ホルモン感あふれるダイオウイカの胃の周辺肉。大きい。
まずは重曹をすり込み、焼く。ここで塩化アンモニウムと重曹が反応し、アンモニアと水が生成される。そのため、今回もすさまじい量の水を出して縮んでいくが、怯まず茹でる。鍋の水に、身に残ったアンモニアを含む水分が溶けたはずである。そして、彩りよくブロッコリー、トマトと一緒に、ダイオウイカのホルモンをオリーブオイルに漬けて加熱した。ダイオウイカvs.ニンゲン。結果は…?
ついに完成した逸品、ダイオウイカのホルモンアヒージョ。
「臭みもえぐみもなく、非常に美味でした!」
臭くて不味いと言われていたダイオウイカが、ついに美味しい逸品へと昇華した。巨大なダイオウ様を食べちゃえる時代が到来したのだ。
「ウニやフグを初めて食べた人など、人間の食に対する情熱は狂気的だとかねがね思っていました。しかし気が付けば、自分もそちら側へ一歩踏み出していたのかもしれません。ただそこには、ダイオウイカを美味しく食べたいというワガママがあっただけだと感じています」
臭くて不味いと囁かれていたものを、理系料理で美味しく変えたふたり。食べものとして見られていなかったダイオウイカを食材として成立させる、下処理の方法をひとつ見出したといえるだろう。化学ができるって、強い。

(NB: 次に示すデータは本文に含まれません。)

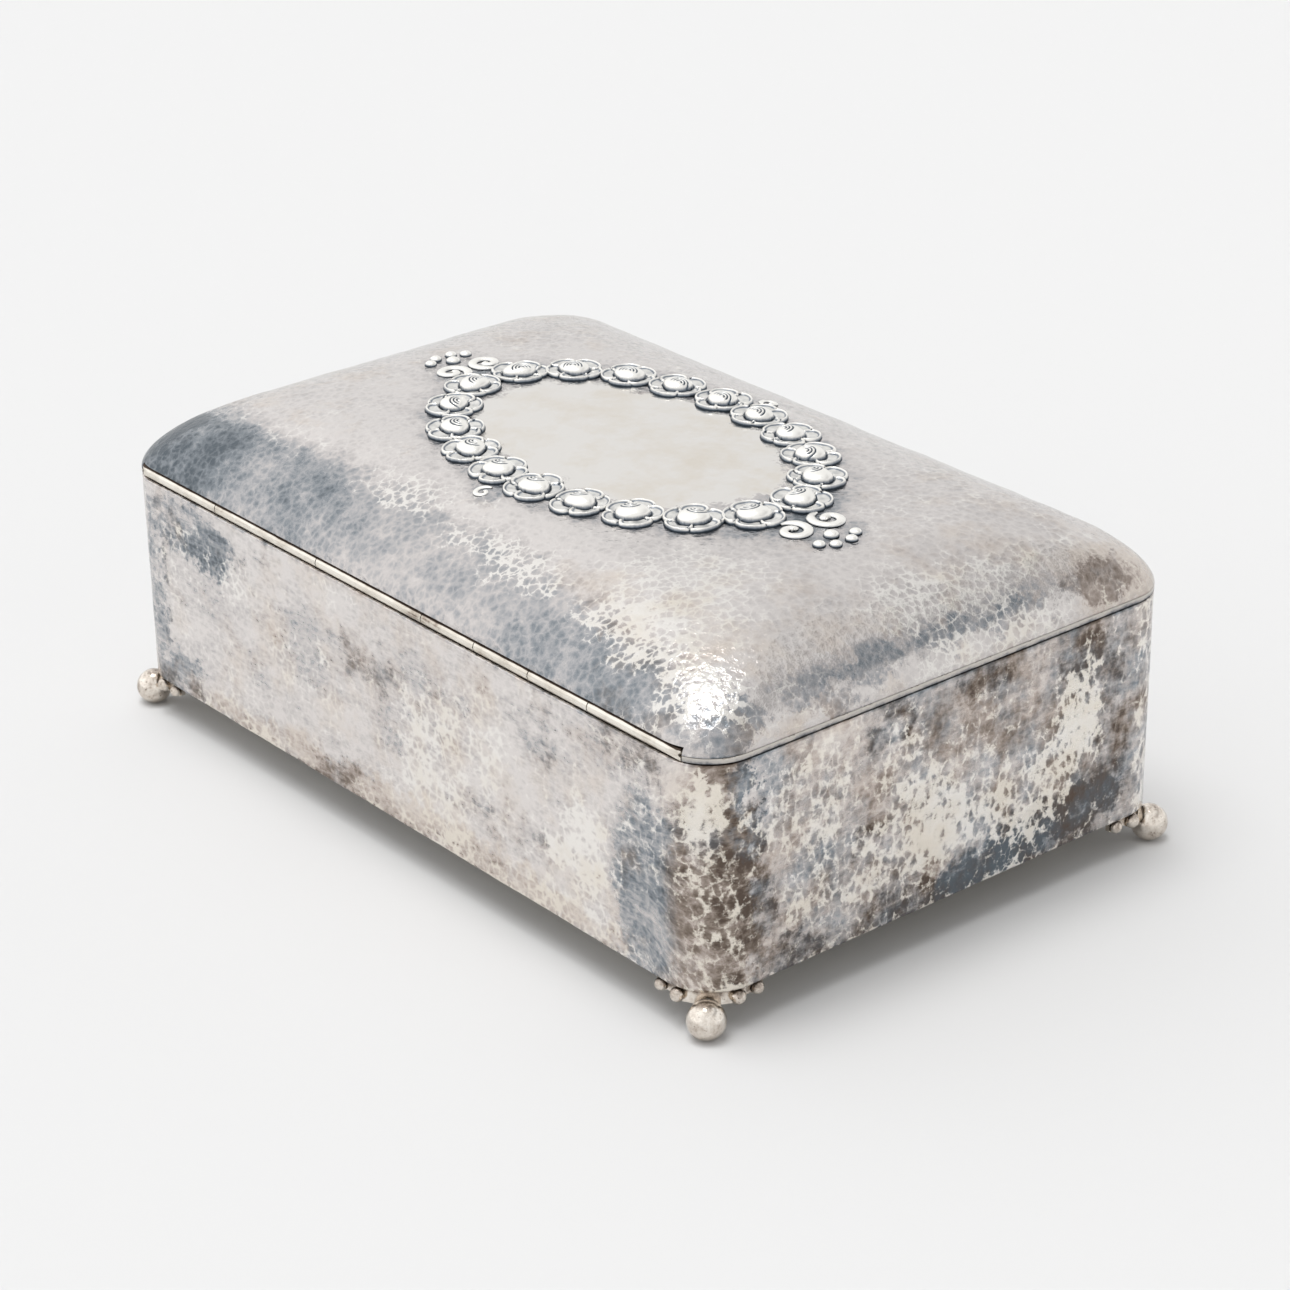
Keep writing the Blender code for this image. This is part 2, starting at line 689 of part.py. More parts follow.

水分の扱いなど、これからもっと料理としての研究が進めば、ダイオウイカパスタとか、ダイオウイカピッツァなんてものをいつか食べられるようになるかもしれない。そんな時がきたら、「食べないの〜?」と声を上げた男の子の元にも、ダイオウイカ料理が届くといいなと思う。